Tüm tesbit dönemine ait dönem bordrolarının dosya içinde olmadığı,Davalılardan işyeri kayıtları ve imzalı ücret ödeme belgeleri istenmiş gönderilmemiştir.Bozma öncesi dinlenen tanıklar N.K.un 18.03.2003 tarihine,Ş.Y.ın 22.07.1996 tarihine kadar D. Üniversitesi Hastanesi Başhekimliğinde hizmetli ve aşçı kadrolarında çalışarak emekli oldukları belirtilmişse de tesbit döneminin tamamında çalışıp çalışmadığı dosya içindeki bilgilerden anlaşılamadığından bu tanıklar yeterli görülmemiştir.Bu nedenle Bozma ilamında tüm tesbit döneminde çalışan bordro tanıkları dinlenmesi belirtildiği halde gereği yerine getirilmemiştir. Davacının sigortalı hesap cetveline göre 1984-2001 yılları arasında davalıların değişik işyerlerinden birçok işe giriş bildirgeleri ile işe giriş ve çıkış bildirimleri ile kısmi bildirimler yapılmıştır. Tüm tesbit döneminde çalışan bordro tanıkları tesbit edilip dinlenmediğinden eksik inceleme ile sonuca gidilmiştir.

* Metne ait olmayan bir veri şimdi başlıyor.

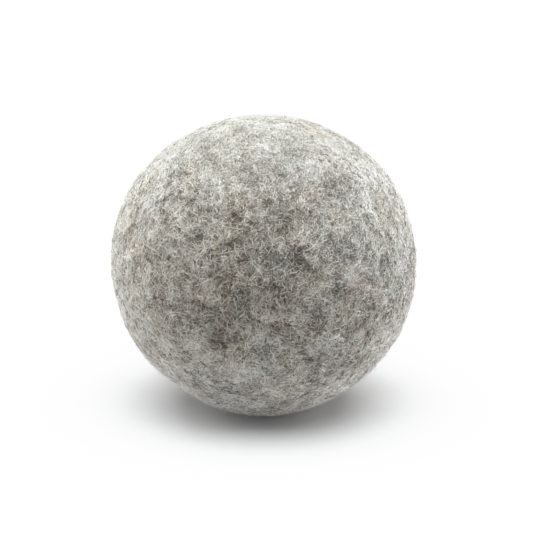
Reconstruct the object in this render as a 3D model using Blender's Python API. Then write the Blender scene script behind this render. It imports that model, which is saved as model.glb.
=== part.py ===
"""A solid wool dryer ball: a wad of scrap wool wrapped in three felted layers.

Each layer is two batts of carded wool, laid on from opposite sides. The layers cross each other: the
first is split left and right, the second front and back, the third top and bottom. A batt's rim is
feathered, and the other batt's rim laps over it. The ball stands on a small flat that its own weight
presses into the felt. The origin is the middle of that flat, +Z is up and -Y is the front.
"""

import math

import bmesh
import bpy
from mathutils import Matrix, Vector, noise

# Driving dimensions, in metres.
BALL_RADIUS = 0.0353
FLAT_RADIUS = 0.0095
CORE_RADIUS = 0.0135
GAP = 0.0003

# How far a scarf joint runs along its layer's axis for each metre across the layer.
SCARF_SLOPE = 1.0

# The broad swells and flats that rolling by hand leaves, as the direction each one faces, its height
# (negative for a flat) in metres and its spread in degrees. Azimuth 0 is +X and 90 is +Y.
SWELLS = (
    {"azimuth": 16, "elevation": 37, "height": 0.00040, "spread": 14},
    {"azimuth": 171, "elevation": 23, "height": 0.00058, "spread": 17},
    {"azimuth": 90, "elevation": 70, "height": -0.00045, "spread": 24},
    {"azimuth": -175, "elevation": -14, "height": -0.00030, "spread": 8},
    {"azimuth": -152, "elevation": -52, "height": -0.00085, "spread": 12},
    {"azimuth": -26, "elevation": -50, "height": -0.00050, "spread": 14},
    {"azimuth": -7, "elevation": -19, "height": 0.00042, "spread": 14},
    {"azimuth": -70, "elevation": 20, "height": 0.00035, "spread": 18},
    {"azimuth": 60, "elevation": 5, "height": -0.00040, "spread": 20},
    {"azimuth": 120, "elevation": -25, "height": 0.00040, "spread": 18},
)

# Small random unevenness over the whole ball: its height, and how many lumps fit across a radius.
LUMP_HEIGHT = 0.00022
LUMP_FREQUENCY = 2.3
LUMP_OFFSET = Vector((4.1, 7.7, 2.9))

# Each layer's name, the axis that its two batts meet across, what its low and high sides are called,
# the subdivisions of the icosphere that its outside starts from, and its colour.
LAYERS = (
    {
        "name": "inner_wrap",
        "axis": (1, 0, 0),
        "sides": ("left", "right"),
        "subdivisions": 4,
        "colour": (0.62, 0.60, 0.56),
    },
    {
        "name": "middle_wrap",
        "axis": (0, 1, 0),
        "sides": ("front", "back"),
        "subdivisions": 4,
        "colour": (0.46, 0.44, 0.41),
    },
    {
        "name": "outer_wrap",
        "axis": (0, 0, 1),
        "sides": ("bottom", "top"),
        "subdivisions": 5,
        "colour": (0.36, 0.34, 0.31),
    },
)
CORE_SUBDIVISIONS = 3
CORE_COLOUR = (0.24, 0.22, 0.20)
CONE_SEGMENTS = 48
WOOL_ROUGHNESS = 0.95

FLAT_DEPTH = BALL_RADIUS - math.sqrt(BALL_RADIUS**2 - FLAT_RADIUS**2)
LAYER_THICKNESS = (BALL_RADIUS - CORE_RADIUS) / len(LAYERS)


def clear_scene():
    for obj in list(bpy.data.objects):
        bpy.data.objects.remove(obj, do_unlink=True)


def new_collection(name):
    collection = bpy.data.collections.new(name)
    bpy.context.scene.collection.children.link(collection)
    return collection


def wool_material(name, colour):
    material = bpy.data.materials.new(name)
    material.use_nodes = True
    shader = material.node_tree.nodes["Principled BSDF"]
    shader.inputs["Base Color"].default_value = (*colour, 1.0)
    shader.inputs["Roughness"].default_value = WOOL_ROUGHNESS
    shader.inputs["Metallic"].default_value = 0.0
    material.diffuse_color = (*colour, 1.0)
    return material


def facing(azimuth, elevation):
    """The unit vector at an azimuth and elevation in degrees."""
    across = math.cos(math.radians(elevation))
    return Vector(
        (
            across * math.cos(math.radians(azimuth)),
            across * math.sin(math.radians(azimuth)),
            math.sin(math.radians(elevation)),
        )
    )


def unevenness(direction):
    """How far the felt stands out of a true sphere in this direction, at the ball's own radius."""
    height = LUMP_HEIGHT * noise.noise(direction * LUMP_FREQUENCY + LUMP_OFFSET)
    for swell in SWELLS:
        away = math.degrees(direction.angle(facing(swell["azimuth"], swell["elevation"])))
        height += swell["height"] * math.exp(-((away / swell["spread"]) ** 2) / 2)
    return height


def wool_sphere(name, radius, subdivisions, collection):
    """An icosphere with the ball's unevenness, scaled down with its radius."""
    mesh = bpy.data.meshes.new(name)
    shape = bmesh.new()
    bmesh.ops.create_icosphere(shape, subdivisions=subdivisions, radius=1.0)
    for vertex in shape.verts:
        direction = vertex.co.normalized()
        vertex.co = direction * radius * (1 + unevenness(direction) / BALL_RADIUS)
    shape.to_mesh(mesh)
    shape.free()
    mesh.shade_smooth()
    obj = bpy.data.objects.new(name, mesh)
    collection.objects.link(obj)
    return obj


def centre_on_flat(obj):
    """Where the ball's centre goes so that its box is centred over the origin and its flat is at z = 0."""
    corners = [Vector(corner) for corner in obj.bound_box]
    low = Vector(map(min, zip(*corners)))
    high = Vector(map(max, zip(*corners)))
    middle = (low + high) / 2
    return Vector((-middle.x, -middle.y, BALL_RADIUS - FLAT_DEPTH))


def add_cutter(obj):
    obj.hide_render = True
    obj.display_type = "WIRE"
    return obj


def scarf_cone(name, layer_middle, shift, axis, centre, collection):
    """A cone frustum whose slant is the joint between a layer's two batts. It covers the low side.

    Its narrow end is where the slant passes nearest to the centre, which is inside the layer's hollow.
    """
    reach = 2 * BALL_RADIUS
    top = layer_middle * SCARF_SLOPE / (1 + SCARF_SLOPE**2)
    mesh = bpy.data.meshes.new(name)
    shape = bmesh.new()
    bmesh.ops.create_cone(
        shape,
        cap_ends=True,
        segments=CONE_SEGMENTS,
        radius1=layer_middle + reach / SCARF_SLOPE,
        radius2=layer_middle - top / SCARF_SLOPE,
        depth=reach + top,
        matrix=Matrix.Translation((0, 0, (top - reach) / 2 + shift)),
    )
    shape.to_mesh(mesh)
    shape.free()
    obj = bpy.data.objects.new(name, mesh)
    collection.objects.link(obj)
    obj.rotation_euler = Vector((0, 0, 1)).rotation_difference(axis).to_euler()
    obj.location = centre
    return add_cutter(obj)


def floor_block(collection):
    """A block whose top is the plane that the ball stands on."""
    side = 4 * BALL_RADIUS
    mesh = bpy.data.meshes.new("floor_block")
    shape = bmesh.new()
    bmesh.ops.create_cube(shape, size=side, matrix=Matrix.Translation((0, 0, -side / 2)))
    shape.to_mesh(mesh)
    shape.free()
    obj = bpy.data.objects.new("floor_block", mesh)
    collection.objects.link(obj)
    return add_cutter(obj)


def cut(obj, cutter, operation):
    modifier = obj.modifiers.new(cutter.name, "BOOLEAN")
    modifier.operation = operation
    modifier.solver = "EXACT"
    modifier.object = cutter


def wrap_layer(layer, inside, outside, hollow_subdivisions, centre, parts, cutters):
    """Two batts that fill the space from the inside radius to the outside one, scarfed together.

    The hollow has the same facets as the surface that it goes round, so the gap between them is even.
    """
    name = layer["name"]
    hollow = add_cutter(wool_sphere(name + "_hollow", inside, hollow_subdivisions, cutters))
    hollow.location = centre
    axis = Vector(layer["axis"])
    middle = (inside + outside) / 2
    clearance = GAP * math.sqrt(1 + SCARF_SLOPE**2)
    low_joint = scarf_cone(name + "_low_joint", middle, 0.0, axis, centre, cutters)
    high_joint = scarf_cone(name + "_high_joint", middle, clearance, axis, centre, cutters)
    material = wool_material(name, layer["colour"])
    joints = ((low_joint, "INTERSECT"), (high_joint, "DIFFERENCE"))
    for side, (joint, operation) in zip(layer["sides"], joints):
        batt = wool_sphere(f"{name}_{side}", outside, layer["subdivisions"], parts)
        batt.location = centre
        batt.data.materials.append(material)
        cut(batt, hollow, "DIFFERENCE")
        cut(batt, joint, operation)


def main():
    clear_scene()
    parts = new_collection("dryer_ball")
    cutters = new_collection("dryer_ball_cutters")
    outermost = LAYERS[-1]["subdivisions"]
    outline = add_cutter(wool_sphere("ball_outline", BALL_RADIUS, outermost, cutters))
    centre = centre_on_flat(outline)
    outline.location = centre

    core = wool_sphere("core_wad", CORE_RADIUS, CORE_SUBDIVISIONS, parts)
    core.location = centre
    core.data.materials.append(wool_material("core_wad", CORE_COLOUR))

    wrapped_radius = CORE_RADIUS
    wrapped_subdivisions = CORE_SUBDIVISIONS
    for layer in LAYERS:
        inside = wrapped_radius + GAP
        wrapped_radius += LAYER_THICKNESS
        wrap_layer(layer, inside, wrapped_radius, wrapped_subdivisions, centre, parts, cutters)
        wrapped_subdivisions = layer["subdivisions"]
    cut(parts.objects["outer_wrap_bottom"], floor_block(cutters), "DIFFERENCE")


main()
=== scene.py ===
"""The looks of the felted wool dryer ball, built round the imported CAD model.

Every layer of wool is remade here with a woolly surface. The outer layer is a dense felt skin with
thousands of curled fibres matted into it, a short fuzz, a thin halo of stray ends, and a few long pale
guard hairs. Sizes and places are in metres, and the origin and axes are the CAD model's.
"""

import itertools
import math

import bmesh
import bpy
import numpy as np
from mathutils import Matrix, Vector
from mathutils.bvhtree import BVHTree


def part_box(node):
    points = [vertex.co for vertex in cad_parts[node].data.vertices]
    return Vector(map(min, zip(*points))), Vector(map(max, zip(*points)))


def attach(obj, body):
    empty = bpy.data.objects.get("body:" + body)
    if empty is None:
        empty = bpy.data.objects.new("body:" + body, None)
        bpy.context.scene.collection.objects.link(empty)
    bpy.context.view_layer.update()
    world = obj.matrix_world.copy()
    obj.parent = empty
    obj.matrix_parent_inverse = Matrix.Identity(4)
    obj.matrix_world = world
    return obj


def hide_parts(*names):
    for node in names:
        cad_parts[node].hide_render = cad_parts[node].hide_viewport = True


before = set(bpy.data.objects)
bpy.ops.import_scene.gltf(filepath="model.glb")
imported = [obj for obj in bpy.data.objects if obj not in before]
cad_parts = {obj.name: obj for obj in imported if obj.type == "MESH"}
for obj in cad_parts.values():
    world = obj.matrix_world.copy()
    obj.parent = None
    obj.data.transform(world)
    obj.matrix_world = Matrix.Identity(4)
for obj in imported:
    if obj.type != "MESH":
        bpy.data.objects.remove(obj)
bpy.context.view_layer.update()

MM = 0.001
ROOT = "root"

# The layers, from the inside out: each one's two batts on the low and the high side of its axis.
LAYERS = (
    {"low": "inner_wrap_left", "high": "inner_wrap_right", "axis": 0, "slot": "inner_wool"},
    {"low": "middle_wrap_front", "high": "middle_wrap_back", "axis": 1, "slot": "middle_wool"},
    {"low": "outer_wrap_bottom", "high": "outer_wrap_top", "axis": 2, "slot": "outer_felt"},
)
LAYER_GAP = 0.3 * MM

# Subdivisions of the icosphere that each wool surface starts from.
HIDDEN_DETAIL = 6
SKIN_DETAIL = 8
INSIDE_DETAIL = 5

core_low, core_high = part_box("core_wad")
CENTRE = np.array((core_low + core_high) / 2)


# Random fields in space.

LATTICE = 64


class Noise:
    """Smooth random values from about -1 to 1, with lumps of a given size in metres."""

    def __init__(self, seed, size):
        generator = np.random.default_rng(seed)
        self.values = generator.uniform(-1, 1, (LATTICE,) * 3)
        self.turn = np.linalg.qr(generator.normal(size=(3, 3)))[0]
        self.size = size

    def __call__(self, points):
        scaled = points @ self.turn / self.size + LATTICE / 2
        cell = np.floor(scaled).astype(int)
        part = scaled - cell
        ease = part * part * (3 - 2 * part)
        total = np.zeros(len(points))
        for corner in itertools.product((0, 1), repeat=3):
            x, y, z = ((cell + corner) % LATTICE).T
            weight = np.prod(np.where(corner, ease, 1 - ease), axis=1)
            total += weight * self.values[x, y, z]
        return total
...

Mahkemece yapılacak iş, öncelikle davacının tesbitini istediği ve eksik incelemeye konu olan 01.02.1984-15.01.2001 tarihleri arası sürelerle ilgili olarak davacının imzalı ücret bordrosu olmadığından bu dönemler için işverenin kayıtlarına geçmiş bu dönemin tamamında çalışan bordro tanıklarını dinlemek, bulunamadığında bu dönemler için iş ilişkisini bilen veya bilmesi gereken, işverenler tarafından Kuruma bildirilen komşu işyerleri çalışanları veya işverenleri gibi kişilerin bilgilerine başvurmak ve tüm deliller toplandıktan sonra bir arada değerlendirilip sonucuna göre bir karar verilmesinden ibarettir.
Mahkemece, bu maddi ve hukuki olgular göz önünde tutulmaksızın eksik inceleme ve araştırma ile yazılı şekilde hüküm kurulması usul ve yasaya aykırı olup bozma nedenidir.
O halde, davalıların bu yönleri amaçlayan temyiz itirazları kabul edilmeli ve hüküm bozulmalıdır.
SONUÇ:Hükmün yukarıda açıklanan nedenlerle BOZULMASINA, temyiz harcının istek halinde temyiz eden davalılara iadesine, 25.12.2008 gününde oybirliğiyle karar verildi.